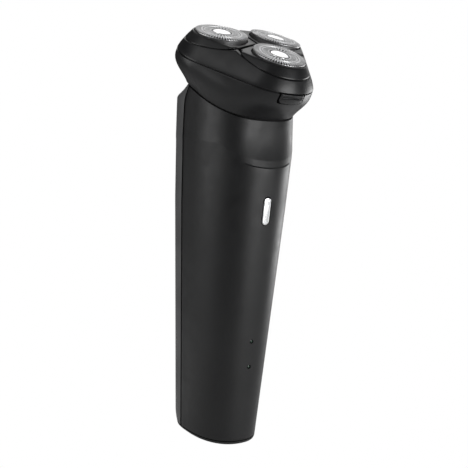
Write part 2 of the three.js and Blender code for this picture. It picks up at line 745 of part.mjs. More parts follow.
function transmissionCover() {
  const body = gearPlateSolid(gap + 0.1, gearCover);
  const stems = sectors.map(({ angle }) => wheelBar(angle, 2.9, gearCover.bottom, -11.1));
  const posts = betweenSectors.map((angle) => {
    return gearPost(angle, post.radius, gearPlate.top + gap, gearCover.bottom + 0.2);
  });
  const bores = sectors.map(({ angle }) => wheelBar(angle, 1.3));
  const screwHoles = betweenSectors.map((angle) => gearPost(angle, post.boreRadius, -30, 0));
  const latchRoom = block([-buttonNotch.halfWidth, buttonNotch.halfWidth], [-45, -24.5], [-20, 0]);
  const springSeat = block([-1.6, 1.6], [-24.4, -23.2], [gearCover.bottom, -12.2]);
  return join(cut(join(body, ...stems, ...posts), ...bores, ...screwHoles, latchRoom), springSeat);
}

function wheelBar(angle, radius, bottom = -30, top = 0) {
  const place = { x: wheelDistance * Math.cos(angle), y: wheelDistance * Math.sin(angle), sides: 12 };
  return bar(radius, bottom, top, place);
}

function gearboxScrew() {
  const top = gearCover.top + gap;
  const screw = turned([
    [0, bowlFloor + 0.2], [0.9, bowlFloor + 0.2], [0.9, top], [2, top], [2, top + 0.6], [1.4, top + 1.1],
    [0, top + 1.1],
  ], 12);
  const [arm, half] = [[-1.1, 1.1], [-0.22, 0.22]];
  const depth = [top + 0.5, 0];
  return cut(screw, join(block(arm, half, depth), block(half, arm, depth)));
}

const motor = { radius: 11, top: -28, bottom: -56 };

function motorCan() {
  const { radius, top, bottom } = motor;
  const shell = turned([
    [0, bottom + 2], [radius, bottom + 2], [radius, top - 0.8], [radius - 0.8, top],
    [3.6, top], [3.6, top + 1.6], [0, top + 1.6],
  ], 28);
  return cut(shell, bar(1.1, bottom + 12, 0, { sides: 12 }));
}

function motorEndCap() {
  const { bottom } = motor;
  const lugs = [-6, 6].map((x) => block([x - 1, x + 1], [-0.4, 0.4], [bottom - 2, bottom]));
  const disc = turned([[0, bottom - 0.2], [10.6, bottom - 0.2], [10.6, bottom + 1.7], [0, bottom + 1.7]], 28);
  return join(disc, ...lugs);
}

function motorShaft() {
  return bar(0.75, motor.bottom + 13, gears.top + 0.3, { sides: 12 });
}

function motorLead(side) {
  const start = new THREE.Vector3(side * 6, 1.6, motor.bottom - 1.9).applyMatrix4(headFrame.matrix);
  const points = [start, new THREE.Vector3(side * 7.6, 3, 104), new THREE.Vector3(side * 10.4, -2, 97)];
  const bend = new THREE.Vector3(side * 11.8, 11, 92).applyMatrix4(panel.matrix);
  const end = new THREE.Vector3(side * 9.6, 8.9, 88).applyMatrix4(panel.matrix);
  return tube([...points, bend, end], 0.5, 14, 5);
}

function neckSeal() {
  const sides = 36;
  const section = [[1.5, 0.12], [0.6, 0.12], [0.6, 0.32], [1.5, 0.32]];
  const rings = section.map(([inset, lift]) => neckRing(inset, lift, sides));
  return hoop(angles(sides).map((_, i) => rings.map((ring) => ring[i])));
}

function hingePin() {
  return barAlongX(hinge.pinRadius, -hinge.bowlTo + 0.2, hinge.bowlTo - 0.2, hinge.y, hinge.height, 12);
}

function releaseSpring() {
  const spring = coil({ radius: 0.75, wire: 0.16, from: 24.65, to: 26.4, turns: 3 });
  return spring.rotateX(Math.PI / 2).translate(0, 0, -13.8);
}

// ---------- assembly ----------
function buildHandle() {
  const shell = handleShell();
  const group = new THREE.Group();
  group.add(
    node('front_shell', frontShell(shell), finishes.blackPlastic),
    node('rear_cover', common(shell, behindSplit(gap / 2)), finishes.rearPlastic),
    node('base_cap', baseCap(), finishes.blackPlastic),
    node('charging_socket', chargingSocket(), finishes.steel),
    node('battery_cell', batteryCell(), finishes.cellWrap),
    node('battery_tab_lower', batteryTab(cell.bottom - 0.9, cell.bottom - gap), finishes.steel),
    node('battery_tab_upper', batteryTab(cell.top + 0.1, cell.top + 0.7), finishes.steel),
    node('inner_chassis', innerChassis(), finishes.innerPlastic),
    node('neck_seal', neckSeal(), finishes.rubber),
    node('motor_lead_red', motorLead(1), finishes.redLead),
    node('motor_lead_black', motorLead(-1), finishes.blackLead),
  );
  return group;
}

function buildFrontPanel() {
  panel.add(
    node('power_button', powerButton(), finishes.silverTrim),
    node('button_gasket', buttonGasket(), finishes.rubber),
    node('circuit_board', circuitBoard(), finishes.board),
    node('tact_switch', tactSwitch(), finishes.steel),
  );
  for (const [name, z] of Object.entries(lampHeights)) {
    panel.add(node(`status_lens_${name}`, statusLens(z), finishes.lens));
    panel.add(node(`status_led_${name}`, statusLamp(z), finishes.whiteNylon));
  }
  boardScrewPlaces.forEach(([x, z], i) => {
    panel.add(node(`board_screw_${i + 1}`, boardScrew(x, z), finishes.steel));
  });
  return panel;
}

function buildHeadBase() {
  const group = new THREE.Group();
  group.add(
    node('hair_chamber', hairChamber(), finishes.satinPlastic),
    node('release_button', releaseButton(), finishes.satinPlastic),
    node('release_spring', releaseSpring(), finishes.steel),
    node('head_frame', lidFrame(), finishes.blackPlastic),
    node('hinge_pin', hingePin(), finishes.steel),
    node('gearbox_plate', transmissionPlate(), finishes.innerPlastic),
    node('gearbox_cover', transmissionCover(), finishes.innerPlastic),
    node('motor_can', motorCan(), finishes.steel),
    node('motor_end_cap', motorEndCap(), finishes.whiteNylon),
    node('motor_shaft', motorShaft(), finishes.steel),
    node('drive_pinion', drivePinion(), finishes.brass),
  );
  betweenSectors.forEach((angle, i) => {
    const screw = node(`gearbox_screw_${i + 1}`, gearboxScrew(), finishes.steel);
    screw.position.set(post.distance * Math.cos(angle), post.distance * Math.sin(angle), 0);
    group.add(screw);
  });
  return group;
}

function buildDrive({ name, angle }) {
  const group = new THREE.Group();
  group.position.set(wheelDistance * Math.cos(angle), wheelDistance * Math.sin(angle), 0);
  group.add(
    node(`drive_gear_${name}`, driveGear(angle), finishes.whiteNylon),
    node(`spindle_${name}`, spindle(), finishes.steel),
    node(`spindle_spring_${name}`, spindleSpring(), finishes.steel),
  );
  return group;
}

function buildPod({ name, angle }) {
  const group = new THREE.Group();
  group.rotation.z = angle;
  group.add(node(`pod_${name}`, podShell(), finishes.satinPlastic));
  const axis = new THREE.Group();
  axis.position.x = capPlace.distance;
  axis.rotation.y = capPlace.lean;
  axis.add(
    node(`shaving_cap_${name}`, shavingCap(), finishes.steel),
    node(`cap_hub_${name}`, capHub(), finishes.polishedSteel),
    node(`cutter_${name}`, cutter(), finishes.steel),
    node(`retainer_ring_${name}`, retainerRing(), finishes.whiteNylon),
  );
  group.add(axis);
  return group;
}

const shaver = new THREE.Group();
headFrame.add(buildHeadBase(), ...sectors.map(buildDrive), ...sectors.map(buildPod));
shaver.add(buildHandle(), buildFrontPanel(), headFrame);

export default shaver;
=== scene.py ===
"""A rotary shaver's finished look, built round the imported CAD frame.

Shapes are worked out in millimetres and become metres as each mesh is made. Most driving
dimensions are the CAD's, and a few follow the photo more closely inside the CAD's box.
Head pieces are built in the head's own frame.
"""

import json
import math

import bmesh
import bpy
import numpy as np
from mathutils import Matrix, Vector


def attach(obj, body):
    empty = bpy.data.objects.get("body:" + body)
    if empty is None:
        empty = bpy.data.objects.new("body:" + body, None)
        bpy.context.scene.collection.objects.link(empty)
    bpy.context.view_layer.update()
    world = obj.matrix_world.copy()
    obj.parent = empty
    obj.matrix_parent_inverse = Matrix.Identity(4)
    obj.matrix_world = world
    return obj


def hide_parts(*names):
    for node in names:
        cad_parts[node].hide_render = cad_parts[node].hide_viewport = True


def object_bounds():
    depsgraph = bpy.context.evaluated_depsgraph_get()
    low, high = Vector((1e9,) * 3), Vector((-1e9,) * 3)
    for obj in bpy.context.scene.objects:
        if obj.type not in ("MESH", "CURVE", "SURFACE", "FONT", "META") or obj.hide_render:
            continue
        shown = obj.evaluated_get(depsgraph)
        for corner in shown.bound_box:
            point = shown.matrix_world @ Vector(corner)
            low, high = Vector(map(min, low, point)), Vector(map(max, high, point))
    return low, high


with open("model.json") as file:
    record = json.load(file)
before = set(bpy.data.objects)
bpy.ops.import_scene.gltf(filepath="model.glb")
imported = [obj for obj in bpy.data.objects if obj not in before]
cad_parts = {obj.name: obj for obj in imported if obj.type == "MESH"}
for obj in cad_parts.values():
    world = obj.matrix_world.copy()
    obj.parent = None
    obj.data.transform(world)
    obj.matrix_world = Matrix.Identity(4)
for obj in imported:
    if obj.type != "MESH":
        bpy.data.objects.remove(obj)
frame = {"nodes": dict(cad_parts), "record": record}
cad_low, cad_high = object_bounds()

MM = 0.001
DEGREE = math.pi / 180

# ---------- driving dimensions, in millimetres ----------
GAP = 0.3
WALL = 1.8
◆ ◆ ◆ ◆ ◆
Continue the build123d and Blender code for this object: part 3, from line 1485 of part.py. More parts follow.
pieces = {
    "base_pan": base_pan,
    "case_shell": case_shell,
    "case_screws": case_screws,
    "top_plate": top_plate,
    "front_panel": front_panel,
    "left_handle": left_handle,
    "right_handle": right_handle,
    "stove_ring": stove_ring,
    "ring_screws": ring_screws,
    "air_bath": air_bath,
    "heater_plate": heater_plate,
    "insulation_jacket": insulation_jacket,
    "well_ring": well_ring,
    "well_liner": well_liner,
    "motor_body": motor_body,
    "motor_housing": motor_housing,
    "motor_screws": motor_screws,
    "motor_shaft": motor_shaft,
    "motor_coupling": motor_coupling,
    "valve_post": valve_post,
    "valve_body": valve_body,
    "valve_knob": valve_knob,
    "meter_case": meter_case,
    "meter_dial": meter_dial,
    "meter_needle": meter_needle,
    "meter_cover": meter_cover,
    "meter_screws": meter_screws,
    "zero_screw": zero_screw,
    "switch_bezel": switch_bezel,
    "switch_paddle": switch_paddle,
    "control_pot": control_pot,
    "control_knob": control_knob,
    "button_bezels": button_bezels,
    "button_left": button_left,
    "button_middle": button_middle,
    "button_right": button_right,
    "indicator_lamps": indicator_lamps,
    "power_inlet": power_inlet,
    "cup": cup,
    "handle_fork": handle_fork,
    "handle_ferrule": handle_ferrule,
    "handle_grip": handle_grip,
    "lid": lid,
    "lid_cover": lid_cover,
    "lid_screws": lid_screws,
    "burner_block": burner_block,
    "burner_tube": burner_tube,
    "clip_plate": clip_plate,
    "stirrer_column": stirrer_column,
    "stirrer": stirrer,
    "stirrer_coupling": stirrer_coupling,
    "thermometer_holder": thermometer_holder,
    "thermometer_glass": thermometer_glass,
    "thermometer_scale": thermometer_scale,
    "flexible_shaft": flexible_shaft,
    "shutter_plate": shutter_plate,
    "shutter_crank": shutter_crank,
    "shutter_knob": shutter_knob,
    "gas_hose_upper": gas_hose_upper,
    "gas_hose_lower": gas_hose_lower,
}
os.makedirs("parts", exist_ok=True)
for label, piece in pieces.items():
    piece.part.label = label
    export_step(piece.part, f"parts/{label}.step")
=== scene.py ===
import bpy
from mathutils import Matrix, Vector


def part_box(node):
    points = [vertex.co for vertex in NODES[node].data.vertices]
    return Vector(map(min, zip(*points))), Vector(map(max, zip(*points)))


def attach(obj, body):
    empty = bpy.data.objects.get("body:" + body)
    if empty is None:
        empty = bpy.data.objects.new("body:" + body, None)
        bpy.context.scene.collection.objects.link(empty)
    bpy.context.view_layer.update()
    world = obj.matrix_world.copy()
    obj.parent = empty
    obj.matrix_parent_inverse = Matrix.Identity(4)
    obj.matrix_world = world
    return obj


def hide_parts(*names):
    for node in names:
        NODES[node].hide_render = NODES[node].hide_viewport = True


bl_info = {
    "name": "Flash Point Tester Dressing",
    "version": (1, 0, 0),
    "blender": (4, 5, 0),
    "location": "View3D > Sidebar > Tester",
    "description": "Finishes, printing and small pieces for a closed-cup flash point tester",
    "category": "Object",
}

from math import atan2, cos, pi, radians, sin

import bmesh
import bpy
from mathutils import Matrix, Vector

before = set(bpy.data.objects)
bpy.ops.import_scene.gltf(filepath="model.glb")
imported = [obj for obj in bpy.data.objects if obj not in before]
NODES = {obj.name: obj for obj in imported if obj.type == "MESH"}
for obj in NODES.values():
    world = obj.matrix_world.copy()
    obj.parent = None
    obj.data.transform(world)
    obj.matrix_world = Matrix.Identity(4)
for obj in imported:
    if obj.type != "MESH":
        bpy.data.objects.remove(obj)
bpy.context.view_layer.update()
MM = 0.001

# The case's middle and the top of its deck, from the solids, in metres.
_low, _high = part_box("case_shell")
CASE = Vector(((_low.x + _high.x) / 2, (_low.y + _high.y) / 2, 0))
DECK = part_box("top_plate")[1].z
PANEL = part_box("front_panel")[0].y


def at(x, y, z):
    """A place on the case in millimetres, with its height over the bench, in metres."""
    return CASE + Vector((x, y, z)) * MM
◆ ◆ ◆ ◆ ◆
Above is a listing; print exactly its lines from the one with "axis.rotation.y = capPlace.lean;" through the one with "shown = obj.evaluated_get(depsgraph)", and no other lines.

  axis.rotation.y = capPlace.lean;
  axis.add(
    node(`shaving_cap_${name}`, shavingCap(), finishes.steel),
    node(`cap_hub_${name}`, capHub(), finishes.polishedSteel),
    node(`cutter_${name}`, cutter(), finishes.steel),
    node(`retainer_ring_${name}`, retainerRing(), finishes.whiteNylon),
  );
  group.add(axis);
  return group;
}

const shaver = new THREE.Group();
headFrame.add(buildHeadBase(), ...sectors.map(buildDrive), ...sectors.map(buildPod));
shaver.add(buildHandle(), buildFrontPanel(), headFrame);

export default shaver;
=== scene.py ===
"""A rotary shaver's finished look, built round the imported CAD frame.

Shapes are worked out in millimetres and become metres as each mesh is made. Most driving
dimensions are the CAD's, and a few follow the photo more closely inside the CAD's box.
Head pieces are built in the head's own frame.
"""

import json
import math

import bmesh
import bpy
import numpy as np
from mathutils import Matrix, Vector


def attach(obj, body):
    empty = bpy.data.objects.get("body:" + body)
    if empty is None:
        empty = bpy.data.objects.new("body:" + body, None)
        bpy.context.scene.collection.objects.link(empty)
    bpy.context.view_layer.update()
    world = obj.matrix_world.copy()
    obj.parent = empty
    obj.matrix_parent_inverse = Matrix.Identity(4)
    obj.matrix_world = world
    return obj


def hide_parts(*names):
    for node in names:
        cad_parts[node].hide_render = cad_parts[node].hide_viewport = True


def object_bounds():
    depsgraph = bpy.context.evaluated_depsgraph_get()
    low, high = Vector((1e9,) * 3), Vector((-1e9,) * 3)
    for obj in bpy.context.scene.objects:
        if obj.type not in ("MESH", "CURVE", "SURFACE", "FONT", "META") or obj.hide_render:
            continue
        shown = obj.evaluated_get(depsgraph)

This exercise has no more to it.